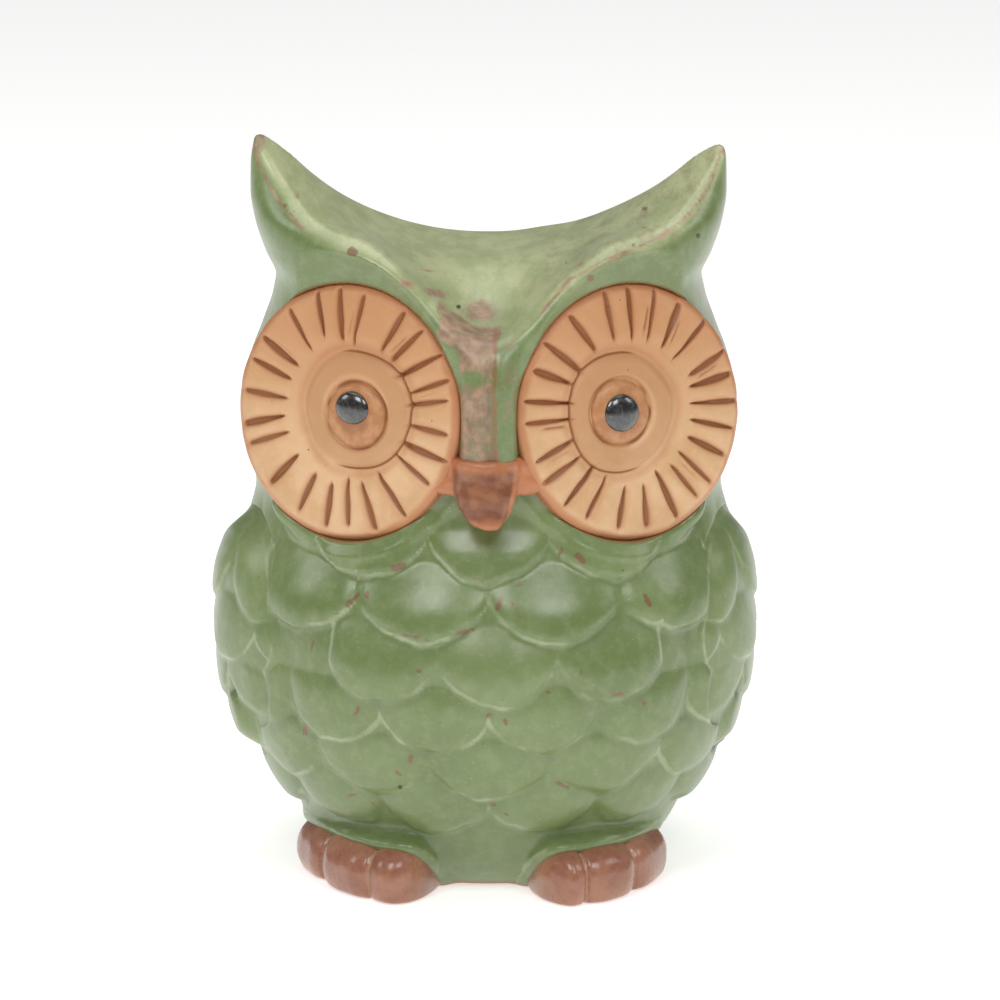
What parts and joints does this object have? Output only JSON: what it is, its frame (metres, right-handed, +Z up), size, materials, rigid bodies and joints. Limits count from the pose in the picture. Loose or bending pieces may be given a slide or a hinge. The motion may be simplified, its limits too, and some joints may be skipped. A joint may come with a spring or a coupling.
{
  "type": "figural animal coin bank",
  "caption": "Hollow ceramic owl money box with round eye discs, scaled feather relief, a coin slot in the back of the head and a pull-out stopper in the base.",
  "frame": {"origin": "on the surface that the bank stands on, under the middle of the whole owl, beak to back; the round base's own centre is 2.1 mm behind it", "axes": "+Z up from the base to the ears; the owl faces -Y; +X is to the right of someone looking at its face"},
  "size_m": [0.1176, 0.1049, 0.1588],
  "materials": {
    "green_glaze": "satin celadon green glaze with iron-brown specks, breaking pale on edges",
    "buff_clay": "satin buff terracotta with darker grooves",
    "brown_clay": "glossy red-brown glaze",
    "black_glaze": "glossy black",
    "stopper_rubber": "matte off-white soft rubber"
  },
  "bodies": {
    "shell": {"body_shell": "green_glaze", "left_eye_disc": "buff_clay", "right_eye_disc": "buff_clay", "left_iris": "buff_clay", "right_iris": "buff_clay", "left_pupil": "black_glaze", "right_pupil": "black_glaze", "beak": "brown_clay", "left_wing": "green_glaze", "right_wing": "green_glaze", "left_foot": "brown_clay", "right_foot": "brown_clay"},
    "stopper": {"base_stopper": "stopper_rubber"}
  },
  "joints": [
    {"name": "stopper_pull", "type": "slide", "parent": "shell", "child": "stopper", "axis": [0, 0, -1], "range_m": [0, 0.03]}
  ]
}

__The request__.
All of the lines above need to be given again exactly.

__Written response__.
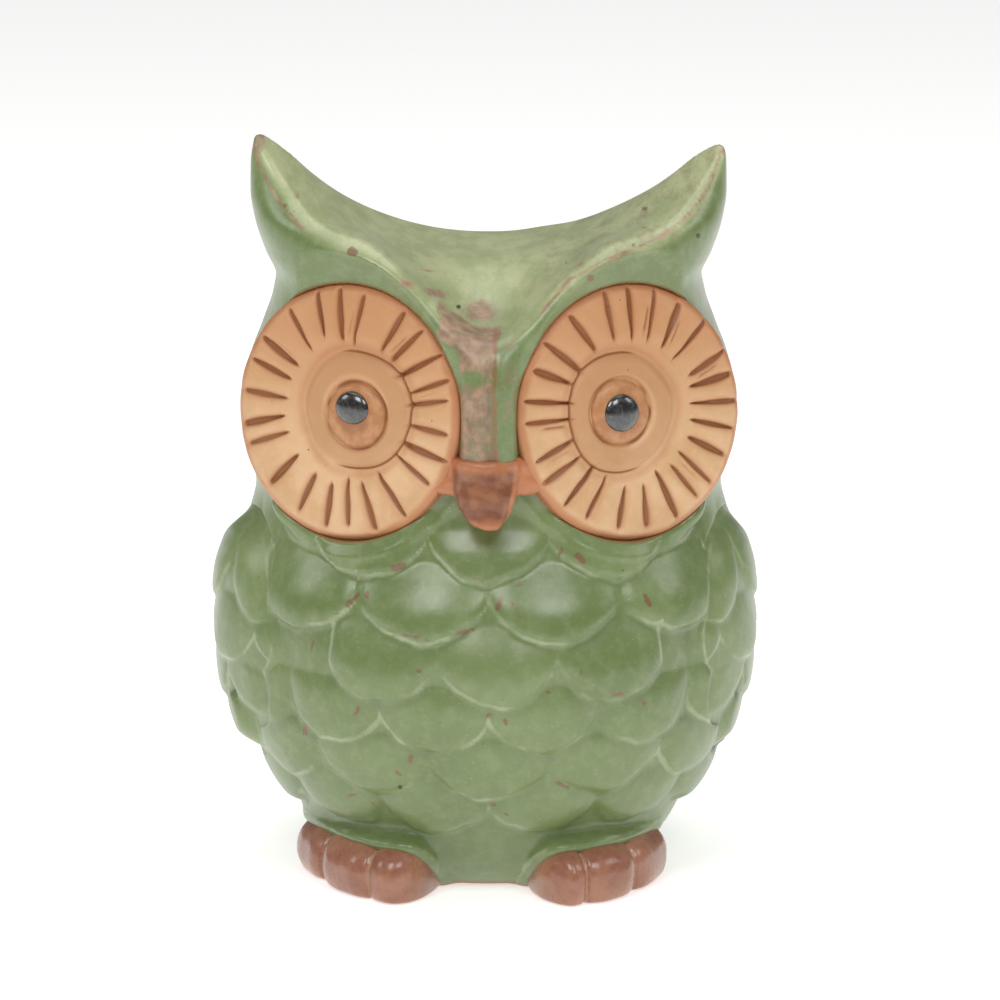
What parts and joints does this object have? Output only JSON: what it is, its frame (metres, right-handed, +Z up), size, materials, rigid bodies and joints. Limits count from the pose in the picture. Loose or bending pieces may be given a slide or a hinge. The motion may be simplified, its limits too, and some joints may be skipped. A joint may come with a spring or a coupling.
{
  "type": "figural animal coin bank",
  "caption": "Hollow ceramic owl money box with round eye discs, scaled feather relief, a coin slot in the back of the head and a pull-out stopper in the base.",
  "frame": {"origin": "on the surface that the bank stands on, under the middle of the whole owl, beak to back; the round base's own centre is 2.1 mm behind it", "axes": "+Z up from the base to the ears; the owl faces -Y; +X is to the right of someone looking at its face"},
  "size_m": [0.1176, 0.1049, 0.1588],
  "materials": {
    "green_glaze": "satin celadon green glaze with iron-brown specks, breaking pale on edges",
    "buff_clay": "satin buff terracotta with darker grooves",
    "brown_clay": "glossy red-brown glaze",
    "black_glaze": "glossy black",
    "stopper_rubber": "matte off-white soft rubber"
  },
  "bodies": {
    "shell": {"body_shell": "green_glaze", "left_eye_disc": "buff_clay", "right_eye_disc": "buff_clay", "left_iris": "buff_clay", "right_iris": "buff_clay", "left_pupil": "black_glaze", "right_pupil": "black_glaze", "beak": "brown_clay", "left_wing": "green_glaze", "right_wing": "green_glaze", "left_foot": "brown_clay", "right_foot": "brown_clay"},
    "stopper": {"base_stopper": "stopper_rubber"}
  },
  "joints": [
    {"name": "stopper_pull", "type": "slide", "parent": "shell", "child": "stopper", "axis": [0, 0, -1], "range_m": [0, 0.03]}
  ]
}